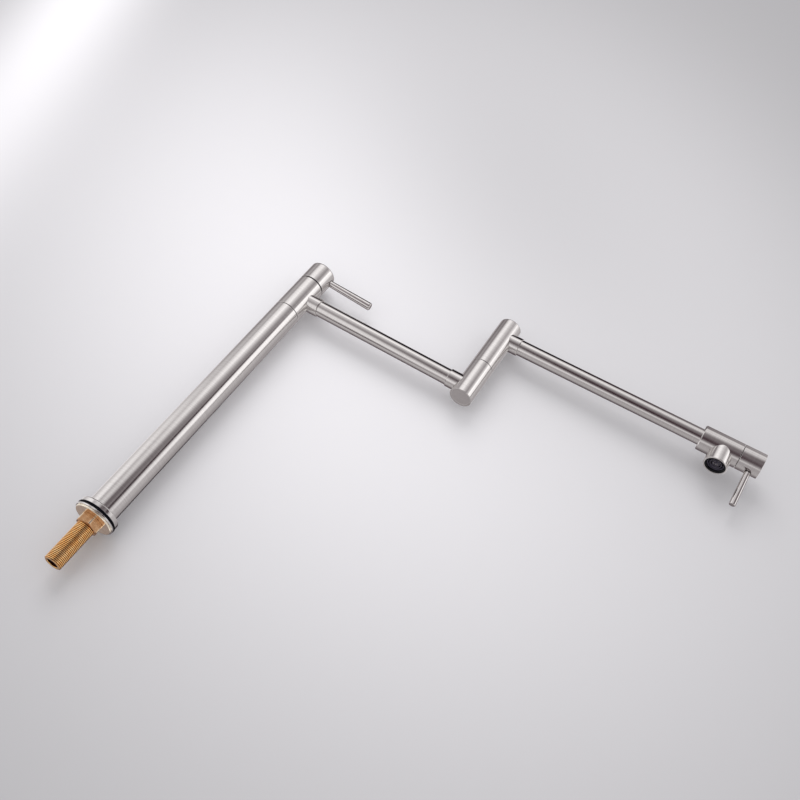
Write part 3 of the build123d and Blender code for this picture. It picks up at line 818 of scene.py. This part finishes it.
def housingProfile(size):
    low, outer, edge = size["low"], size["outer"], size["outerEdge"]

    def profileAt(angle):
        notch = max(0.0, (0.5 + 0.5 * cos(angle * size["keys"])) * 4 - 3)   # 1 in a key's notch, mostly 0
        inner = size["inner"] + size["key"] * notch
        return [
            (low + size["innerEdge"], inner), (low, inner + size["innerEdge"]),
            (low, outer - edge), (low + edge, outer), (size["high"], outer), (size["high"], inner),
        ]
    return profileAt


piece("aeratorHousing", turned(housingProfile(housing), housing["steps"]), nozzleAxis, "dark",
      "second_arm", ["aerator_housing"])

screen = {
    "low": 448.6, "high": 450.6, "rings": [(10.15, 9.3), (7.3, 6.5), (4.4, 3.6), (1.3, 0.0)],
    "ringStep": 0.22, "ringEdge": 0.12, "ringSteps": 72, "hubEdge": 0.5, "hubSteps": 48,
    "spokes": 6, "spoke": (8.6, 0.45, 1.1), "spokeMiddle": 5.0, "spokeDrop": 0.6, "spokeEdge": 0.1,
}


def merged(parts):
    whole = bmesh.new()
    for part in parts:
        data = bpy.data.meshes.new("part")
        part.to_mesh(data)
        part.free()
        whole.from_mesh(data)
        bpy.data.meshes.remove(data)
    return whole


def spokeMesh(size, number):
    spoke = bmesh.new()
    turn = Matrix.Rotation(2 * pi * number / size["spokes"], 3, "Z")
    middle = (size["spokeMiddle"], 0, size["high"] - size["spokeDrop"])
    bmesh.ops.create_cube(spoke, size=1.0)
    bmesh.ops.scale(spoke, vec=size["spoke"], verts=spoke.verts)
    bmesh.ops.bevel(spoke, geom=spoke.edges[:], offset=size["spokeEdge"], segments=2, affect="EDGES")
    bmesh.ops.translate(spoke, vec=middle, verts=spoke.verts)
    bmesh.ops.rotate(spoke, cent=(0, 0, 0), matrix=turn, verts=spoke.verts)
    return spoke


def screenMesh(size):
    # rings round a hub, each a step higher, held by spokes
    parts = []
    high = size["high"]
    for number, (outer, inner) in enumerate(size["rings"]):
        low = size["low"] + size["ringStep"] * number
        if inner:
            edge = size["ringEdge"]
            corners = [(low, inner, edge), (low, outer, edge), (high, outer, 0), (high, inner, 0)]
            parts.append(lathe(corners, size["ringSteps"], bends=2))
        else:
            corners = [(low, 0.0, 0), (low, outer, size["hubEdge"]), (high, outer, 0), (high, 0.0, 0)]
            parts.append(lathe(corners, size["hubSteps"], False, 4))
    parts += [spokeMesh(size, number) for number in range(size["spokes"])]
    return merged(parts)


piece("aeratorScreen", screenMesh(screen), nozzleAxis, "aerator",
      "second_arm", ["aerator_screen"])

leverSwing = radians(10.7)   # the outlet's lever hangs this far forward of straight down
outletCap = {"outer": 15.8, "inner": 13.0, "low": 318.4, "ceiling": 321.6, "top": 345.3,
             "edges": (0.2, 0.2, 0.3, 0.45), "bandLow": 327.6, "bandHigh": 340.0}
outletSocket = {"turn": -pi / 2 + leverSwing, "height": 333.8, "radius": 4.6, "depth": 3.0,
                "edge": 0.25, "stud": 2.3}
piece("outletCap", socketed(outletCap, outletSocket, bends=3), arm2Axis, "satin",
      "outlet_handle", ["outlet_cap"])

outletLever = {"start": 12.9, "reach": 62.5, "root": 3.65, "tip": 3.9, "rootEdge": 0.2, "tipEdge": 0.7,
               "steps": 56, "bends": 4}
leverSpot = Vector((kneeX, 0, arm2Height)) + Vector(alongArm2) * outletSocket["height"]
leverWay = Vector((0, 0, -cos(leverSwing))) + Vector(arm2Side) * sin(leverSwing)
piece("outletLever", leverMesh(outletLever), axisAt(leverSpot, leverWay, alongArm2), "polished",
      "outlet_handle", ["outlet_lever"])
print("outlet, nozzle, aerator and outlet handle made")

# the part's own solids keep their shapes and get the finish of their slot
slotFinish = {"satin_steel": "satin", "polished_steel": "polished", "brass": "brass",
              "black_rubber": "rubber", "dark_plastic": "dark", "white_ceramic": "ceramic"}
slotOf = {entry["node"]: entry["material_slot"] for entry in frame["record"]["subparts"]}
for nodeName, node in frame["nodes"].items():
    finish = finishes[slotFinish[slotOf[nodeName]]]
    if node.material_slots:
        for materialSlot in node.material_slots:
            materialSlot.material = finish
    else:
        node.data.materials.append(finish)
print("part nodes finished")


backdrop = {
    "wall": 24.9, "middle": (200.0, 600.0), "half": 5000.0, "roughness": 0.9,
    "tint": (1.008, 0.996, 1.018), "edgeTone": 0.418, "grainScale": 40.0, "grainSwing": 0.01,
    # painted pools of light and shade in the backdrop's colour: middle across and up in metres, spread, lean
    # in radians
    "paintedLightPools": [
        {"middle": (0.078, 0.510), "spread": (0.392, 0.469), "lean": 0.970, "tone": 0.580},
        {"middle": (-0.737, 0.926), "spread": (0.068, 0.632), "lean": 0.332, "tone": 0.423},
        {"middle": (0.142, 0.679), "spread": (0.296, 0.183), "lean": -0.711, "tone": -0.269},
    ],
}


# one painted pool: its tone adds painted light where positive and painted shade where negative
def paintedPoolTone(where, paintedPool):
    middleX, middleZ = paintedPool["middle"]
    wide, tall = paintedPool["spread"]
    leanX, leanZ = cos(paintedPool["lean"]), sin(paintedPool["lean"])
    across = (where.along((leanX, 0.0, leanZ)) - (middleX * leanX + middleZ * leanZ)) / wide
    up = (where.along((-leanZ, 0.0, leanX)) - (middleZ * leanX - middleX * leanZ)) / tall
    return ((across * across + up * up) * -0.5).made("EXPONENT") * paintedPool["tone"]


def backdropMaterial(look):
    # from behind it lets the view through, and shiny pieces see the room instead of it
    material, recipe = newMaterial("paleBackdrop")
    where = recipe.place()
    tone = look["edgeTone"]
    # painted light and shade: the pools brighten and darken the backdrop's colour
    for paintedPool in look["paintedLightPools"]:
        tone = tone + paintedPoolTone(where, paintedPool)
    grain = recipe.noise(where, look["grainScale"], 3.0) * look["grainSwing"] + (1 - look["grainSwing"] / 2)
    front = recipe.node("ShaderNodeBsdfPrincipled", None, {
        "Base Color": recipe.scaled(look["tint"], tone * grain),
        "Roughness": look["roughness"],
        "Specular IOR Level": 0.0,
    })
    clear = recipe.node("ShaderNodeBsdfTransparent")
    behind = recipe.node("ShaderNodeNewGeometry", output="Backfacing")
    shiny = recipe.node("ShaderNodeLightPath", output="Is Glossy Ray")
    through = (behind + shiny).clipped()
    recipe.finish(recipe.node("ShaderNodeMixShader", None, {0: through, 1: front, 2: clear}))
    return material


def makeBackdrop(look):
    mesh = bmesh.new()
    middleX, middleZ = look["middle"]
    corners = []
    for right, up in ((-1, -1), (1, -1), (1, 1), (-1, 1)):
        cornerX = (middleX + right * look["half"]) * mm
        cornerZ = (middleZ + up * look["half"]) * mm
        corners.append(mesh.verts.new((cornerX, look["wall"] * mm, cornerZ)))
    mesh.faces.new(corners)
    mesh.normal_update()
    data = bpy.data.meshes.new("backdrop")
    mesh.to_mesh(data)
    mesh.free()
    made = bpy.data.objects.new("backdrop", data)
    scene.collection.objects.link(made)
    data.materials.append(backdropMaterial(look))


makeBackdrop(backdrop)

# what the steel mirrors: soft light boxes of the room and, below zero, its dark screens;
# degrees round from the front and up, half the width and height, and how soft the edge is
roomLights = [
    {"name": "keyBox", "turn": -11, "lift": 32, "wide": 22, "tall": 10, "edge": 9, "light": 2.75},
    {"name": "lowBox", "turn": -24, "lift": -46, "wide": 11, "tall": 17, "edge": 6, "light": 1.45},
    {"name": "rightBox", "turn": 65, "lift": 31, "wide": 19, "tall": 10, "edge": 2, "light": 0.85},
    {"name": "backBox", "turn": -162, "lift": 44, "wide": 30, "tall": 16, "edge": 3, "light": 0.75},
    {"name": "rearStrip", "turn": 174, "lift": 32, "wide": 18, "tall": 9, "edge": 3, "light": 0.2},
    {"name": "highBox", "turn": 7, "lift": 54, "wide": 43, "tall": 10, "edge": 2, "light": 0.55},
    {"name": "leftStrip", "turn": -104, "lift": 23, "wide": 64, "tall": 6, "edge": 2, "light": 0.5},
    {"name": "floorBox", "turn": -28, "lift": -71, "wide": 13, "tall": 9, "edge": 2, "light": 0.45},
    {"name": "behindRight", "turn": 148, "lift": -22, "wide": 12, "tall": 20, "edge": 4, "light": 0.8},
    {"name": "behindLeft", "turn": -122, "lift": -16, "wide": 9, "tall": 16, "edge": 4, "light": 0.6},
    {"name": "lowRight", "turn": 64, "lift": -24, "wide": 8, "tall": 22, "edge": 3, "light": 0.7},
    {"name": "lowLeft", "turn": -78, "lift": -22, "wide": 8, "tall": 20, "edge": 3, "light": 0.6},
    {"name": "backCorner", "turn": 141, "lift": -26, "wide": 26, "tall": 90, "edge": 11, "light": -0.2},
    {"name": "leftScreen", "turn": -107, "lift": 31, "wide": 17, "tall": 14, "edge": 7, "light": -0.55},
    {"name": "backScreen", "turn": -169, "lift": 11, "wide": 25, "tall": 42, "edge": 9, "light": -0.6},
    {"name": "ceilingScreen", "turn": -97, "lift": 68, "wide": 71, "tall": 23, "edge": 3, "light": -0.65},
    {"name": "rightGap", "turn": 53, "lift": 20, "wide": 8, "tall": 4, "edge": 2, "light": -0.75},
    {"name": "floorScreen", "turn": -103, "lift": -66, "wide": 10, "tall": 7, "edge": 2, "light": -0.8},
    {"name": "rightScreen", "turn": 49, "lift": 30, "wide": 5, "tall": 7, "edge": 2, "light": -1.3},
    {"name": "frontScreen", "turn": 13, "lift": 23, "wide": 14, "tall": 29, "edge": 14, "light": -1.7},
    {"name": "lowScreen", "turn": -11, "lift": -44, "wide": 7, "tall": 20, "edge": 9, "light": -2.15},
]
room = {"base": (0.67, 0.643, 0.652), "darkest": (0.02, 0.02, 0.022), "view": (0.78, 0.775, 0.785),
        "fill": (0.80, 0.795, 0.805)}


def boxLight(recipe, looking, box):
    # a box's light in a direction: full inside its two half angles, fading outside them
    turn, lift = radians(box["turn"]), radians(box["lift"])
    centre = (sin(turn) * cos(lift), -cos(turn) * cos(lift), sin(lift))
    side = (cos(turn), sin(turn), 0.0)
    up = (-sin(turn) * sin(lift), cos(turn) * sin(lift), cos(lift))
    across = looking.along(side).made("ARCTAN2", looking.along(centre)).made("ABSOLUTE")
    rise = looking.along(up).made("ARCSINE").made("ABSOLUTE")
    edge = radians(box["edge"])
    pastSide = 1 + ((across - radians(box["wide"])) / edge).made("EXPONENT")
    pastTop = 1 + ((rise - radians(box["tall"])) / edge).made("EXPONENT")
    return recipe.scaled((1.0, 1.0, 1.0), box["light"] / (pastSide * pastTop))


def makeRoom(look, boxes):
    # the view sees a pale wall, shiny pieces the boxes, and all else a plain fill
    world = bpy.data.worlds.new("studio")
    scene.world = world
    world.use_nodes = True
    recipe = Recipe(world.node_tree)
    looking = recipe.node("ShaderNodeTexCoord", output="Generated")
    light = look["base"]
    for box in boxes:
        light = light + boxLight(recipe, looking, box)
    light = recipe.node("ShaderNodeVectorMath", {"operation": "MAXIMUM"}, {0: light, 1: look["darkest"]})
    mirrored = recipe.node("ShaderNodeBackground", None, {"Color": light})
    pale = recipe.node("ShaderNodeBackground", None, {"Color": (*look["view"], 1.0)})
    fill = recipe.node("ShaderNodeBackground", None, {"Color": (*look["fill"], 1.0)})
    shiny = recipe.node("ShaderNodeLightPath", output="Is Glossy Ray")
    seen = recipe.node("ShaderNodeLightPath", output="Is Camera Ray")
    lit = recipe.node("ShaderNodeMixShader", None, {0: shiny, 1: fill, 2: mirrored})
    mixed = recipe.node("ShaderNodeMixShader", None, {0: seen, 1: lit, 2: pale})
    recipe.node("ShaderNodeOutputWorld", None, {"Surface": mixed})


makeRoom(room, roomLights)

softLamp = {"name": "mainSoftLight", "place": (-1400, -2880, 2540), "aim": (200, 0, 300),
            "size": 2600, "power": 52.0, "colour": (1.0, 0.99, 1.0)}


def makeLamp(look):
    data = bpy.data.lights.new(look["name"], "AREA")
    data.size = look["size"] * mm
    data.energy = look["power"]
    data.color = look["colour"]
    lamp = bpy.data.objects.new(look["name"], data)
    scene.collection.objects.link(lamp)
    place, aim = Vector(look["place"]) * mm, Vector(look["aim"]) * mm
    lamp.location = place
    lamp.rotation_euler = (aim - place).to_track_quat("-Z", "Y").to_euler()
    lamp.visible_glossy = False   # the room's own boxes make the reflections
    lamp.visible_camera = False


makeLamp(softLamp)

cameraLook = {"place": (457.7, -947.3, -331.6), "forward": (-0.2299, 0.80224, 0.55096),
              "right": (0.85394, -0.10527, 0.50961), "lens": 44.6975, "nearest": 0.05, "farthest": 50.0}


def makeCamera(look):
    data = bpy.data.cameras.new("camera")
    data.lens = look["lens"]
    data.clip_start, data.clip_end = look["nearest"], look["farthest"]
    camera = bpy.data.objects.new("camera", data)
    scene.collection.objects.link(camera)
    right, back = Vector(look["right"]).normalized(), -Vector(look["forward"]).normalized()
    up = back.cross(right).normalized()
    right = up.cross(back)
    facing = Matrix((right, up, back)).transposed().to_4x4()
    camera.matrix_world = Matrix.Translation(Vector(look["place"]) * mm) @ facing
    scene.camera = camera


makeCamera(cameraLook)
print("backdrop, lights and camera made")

******************************

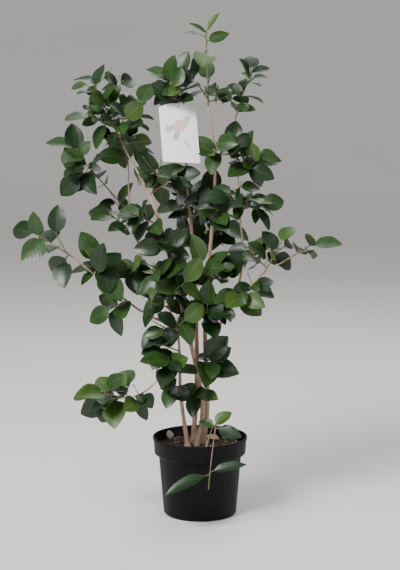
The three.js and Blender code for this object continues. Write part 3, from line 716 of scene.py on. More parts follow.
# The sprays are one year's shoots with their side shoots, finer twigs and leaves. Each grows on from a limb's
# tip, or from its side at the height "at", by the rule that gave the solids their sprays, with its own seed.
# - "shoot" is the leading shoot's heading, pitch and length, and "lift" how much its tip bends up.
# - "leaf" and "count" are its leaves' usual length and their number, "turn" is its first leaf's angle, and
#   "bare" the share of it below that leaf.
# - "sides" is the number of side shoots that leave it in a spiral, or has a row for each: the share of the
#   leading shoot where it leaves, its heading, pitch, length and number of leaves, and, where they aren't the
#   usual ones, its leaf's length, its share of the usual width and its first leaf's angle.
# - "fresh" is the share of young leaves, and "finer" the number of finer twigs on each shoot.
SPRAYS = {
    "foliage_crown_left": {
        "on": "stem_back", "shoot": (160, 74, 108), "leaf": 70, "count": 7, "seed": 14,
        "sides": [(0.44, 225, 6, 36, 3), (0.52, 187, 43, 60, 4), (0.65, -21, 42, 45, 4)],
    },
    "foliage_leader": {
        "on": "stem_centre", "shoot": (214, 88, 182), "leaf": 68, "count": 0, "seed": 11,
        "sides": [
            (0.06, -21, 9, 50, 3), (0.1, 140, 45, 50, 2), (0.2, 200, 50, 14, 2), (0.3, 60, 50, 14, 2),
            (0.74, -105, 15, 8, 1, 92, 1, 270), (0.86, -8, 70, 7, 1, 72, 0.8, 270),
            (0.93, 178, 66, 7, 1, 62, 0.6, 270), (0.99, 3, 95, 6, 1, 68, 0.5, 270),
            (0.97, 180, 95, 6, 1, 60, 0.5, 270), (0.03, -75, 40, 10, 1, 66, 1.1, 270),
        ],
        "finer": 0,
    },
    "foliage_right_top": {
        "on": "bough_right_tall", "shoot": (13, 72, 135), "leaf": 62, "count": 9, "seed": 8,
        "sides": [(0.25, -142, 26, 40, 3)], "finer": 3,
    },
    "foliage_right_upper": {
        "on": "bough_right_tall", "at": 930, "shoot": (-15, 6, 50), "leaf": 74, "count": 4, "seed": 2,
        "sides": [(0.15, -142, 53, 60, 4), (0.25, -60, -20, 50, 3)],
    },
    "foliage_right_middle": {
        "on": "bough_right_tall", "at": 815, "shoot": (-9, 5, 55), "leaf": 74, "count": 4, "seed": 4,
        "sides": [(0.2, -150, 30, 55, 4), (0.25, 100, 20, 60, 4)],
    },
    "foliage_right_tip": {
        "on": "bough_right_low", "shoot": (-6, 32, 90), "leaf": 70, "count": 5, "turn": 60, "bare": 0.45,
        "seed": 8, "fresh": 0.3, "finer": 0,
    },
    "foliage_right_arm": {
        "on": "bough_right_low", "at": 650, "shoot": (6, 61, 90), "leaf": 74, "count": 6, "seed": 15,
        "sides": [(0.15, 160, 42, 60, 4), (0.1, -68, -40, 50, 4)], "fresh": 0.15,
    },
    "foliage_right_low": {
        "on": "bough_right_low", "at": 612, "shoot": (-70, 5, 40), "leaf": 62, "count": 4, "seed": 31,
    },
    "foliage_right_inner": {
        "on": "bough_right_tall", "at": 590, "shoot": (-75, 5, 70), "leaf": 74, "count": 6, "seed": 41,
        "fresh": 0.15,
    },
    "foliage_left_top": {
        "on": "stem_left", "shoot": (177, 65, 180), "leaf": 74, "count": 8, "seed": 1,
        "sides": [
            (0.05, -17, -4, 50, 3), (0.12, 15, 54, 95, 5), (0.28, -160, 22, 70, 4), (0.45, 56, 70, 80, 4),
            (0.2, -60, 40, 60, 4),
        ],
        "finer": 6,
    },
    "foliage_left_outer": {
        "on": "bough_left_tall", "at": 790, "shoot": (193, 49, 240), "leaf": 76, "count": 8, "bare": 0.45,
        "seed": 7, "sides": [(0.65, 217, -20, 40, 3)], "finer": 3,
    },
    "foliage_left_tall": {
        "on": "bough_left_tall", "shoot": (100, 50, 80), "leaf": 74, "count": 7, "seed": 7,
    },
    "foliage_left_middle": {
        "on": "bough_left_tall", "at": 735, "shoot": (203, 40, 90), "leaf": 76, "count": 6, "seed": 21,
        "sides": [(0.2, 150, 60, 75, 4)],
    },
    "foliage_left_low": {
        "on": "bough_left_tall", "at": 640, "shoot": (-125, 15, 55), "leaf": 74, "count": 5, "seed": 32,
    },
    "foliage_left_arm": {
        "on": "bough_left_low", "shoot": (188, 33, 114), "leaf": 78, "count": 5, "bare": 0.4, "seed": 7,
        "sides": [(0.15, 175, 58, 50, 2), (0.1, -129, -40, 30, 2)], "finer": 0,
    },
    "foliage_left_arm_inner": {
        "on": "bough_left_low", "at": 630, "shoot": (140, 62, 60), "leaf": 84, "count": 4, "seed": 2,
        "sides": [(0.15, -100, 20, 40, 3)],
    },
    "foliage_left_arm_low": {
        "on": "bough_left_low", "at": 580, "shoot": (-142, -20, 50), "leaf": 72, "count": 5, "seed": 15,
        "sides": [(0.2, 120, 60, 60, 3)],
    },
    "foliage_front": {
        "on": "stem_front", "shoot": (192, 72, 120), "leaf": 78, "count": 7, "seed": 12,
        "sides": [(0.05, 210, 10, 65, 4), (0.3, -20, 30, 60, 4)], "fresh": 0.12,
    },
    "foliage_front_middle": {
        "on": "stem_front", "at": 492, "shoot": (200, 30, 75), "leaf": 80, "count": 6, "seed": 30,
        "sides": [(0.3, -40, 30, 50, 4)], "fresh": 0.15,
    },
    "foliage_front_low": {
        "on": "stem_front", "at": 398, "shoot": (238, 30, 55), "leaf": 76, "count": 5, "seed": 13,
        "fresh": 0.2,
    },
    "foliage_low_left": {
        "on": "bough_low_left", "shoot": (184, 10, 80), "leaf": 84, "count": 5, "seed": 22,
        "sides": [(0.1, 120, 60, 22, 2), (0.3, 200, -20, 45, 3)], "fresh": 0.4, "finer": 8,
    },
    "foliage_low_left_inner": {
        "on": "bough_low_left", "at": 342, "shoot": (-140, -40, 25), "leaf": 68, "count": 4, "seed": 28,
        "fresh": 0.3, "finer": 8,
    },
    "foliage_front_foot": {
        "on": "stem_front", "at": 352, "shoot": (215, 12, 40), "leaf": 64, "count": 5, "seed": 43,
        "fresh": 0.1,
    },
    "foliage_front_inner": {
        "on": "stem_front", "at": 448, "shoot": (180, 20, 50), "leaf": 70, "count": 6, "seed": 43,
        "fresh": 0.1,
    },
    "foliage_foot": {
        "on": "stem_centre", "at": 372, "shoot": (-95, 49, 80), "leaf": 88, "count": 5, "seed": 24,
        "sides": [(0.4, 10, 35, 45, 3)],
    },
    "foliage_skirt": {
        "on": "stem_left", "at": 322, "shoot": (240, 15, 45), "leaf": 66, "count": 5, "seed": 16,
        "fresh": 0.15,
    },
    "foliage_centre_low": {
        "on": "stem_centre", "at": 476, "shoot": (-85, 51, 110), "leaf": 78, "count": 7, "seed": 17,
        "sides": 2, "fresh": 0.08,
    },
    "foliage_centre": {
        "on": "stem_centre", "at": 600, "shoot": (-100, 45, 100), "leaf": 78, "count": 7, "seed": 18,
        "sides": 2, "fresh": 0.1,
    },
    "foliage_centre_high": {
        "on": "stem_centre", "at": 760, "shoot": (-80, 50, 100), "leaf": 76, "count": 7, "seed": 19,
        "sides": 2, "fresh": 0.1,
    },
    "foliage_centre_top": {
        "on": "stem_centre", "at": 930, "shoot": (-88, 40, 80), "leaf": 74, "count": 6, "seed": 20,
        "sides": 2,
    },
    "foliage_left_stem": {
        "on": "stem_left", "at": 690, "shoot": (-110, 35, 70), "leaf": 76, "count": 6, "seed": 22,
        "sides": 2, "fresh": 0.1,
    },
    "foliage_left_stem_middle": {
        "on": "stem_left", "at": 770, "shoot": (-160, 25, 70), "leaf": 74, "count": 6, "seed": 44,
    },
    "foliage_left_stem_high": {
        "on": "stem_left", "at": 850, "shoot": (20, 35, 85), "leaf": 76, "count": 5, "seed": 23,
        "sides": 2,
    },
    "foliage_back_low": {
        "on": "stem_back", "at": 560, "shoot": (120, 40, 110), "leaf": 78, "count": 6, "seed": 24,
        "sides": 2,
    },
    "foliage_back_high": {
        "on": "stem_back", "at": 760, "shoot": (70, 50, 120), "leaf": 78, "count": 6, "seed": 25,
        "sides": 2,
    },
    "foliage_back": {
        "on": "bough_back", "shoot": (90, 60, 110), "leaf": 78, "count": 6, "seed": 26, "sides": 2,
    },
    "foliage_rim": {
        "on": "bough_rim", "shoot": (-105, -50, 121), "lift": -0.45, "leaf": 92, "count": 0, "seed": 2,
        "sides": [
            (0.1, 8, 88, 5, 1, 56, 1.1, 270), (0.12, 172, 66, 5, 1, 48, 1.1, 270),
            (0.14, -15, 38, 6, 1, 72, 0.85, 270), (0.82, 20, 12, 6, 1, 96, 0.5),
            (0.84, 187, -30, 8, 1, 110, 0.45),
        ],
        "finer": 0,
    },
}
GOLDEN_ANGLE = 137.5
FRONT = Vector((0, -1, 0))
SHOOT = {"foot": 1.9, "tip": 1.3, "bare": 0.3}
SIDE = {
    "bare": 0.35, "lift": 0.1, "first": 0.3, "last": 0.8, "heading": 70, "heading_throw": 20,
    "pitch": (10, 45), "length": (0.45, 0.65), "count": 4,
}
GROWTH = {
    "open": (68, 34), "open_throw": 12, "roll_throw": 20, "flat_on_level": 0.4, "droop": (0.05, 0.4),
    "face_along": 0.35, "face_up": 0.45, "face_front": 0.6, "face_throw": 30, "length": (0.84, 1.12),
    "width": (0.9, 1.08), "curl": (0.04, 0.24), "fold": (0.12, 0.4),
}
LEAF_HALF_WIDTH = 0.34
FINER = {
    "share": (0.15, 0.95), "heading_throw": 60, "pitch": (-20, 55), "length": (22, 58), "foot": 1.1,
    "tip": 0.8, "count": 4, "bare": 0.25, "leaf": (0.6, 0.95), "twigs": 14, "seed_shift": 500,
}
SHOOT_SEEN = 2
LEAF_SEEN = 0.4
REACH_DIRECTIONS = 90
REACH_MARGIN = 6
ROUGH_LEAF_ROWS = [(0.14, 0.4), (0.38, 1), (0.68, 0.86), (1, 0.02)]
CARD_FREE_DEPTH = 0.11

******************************

### Requirements
Return the exact lines from the line with "Write part 3 of" to the line with "return whole", inclusive of both, with nothing added.

### Exercise response
Write part 3 of the build123d and Blender code for this picture. It picks up at line 818 of scene.py. This part finishes it.
def housingProfile(size):
    low, outer, edge = size["low"], size["outer"], size["outerEdge"]

    def profileAt(angle):
        notch = max(0.0, (0.5 + 0.5 * cos(angle * size["keys"])) * 4 - 3)   # 1 in a key's notch, mostly 0
        inner = size["inner"] + size["key"] * notch
        return [
            (low + size["innerEdge"], inner), (low, inner + size["innerEdge"]),
            (low, outer - edge), (low + edge, outer), (size["high"], outer), (size["high"], inner),
        ]
    return profileAt


piece("aeratorHousing", turned(housingProfile(housing), housing["steps"]), nozzleAxis, "dark",
      "second_arm", ["aerator_housing"])

screen = {
    "low": 448.6, "high": 450.6, "rings": [(10.15, 9.3), (7.3, 6.5), (4.4, 3.6), (1.3, 0.0)],
    "ringStep": 0.22, "ringEdge": 0.12, "ringSteps": 72, "hubEdge": 0.5, "hubSteps": 48,
    "spokes": 6, "spoke": (8.6, 0.45, 1.1), "spokeMiddle": 5.0, "spokeDrop": 0.6, "spokeEdge": 0.1,
}


def merged(parts):
    whole = bmesh.new()
    for part in parts:
        data = bpy.data.meshes.new("part")
        part.to_mesh(data)
        part.free()
        whole.from_mesh(data)
        bpy.data.meshes.remove(data)
    return whole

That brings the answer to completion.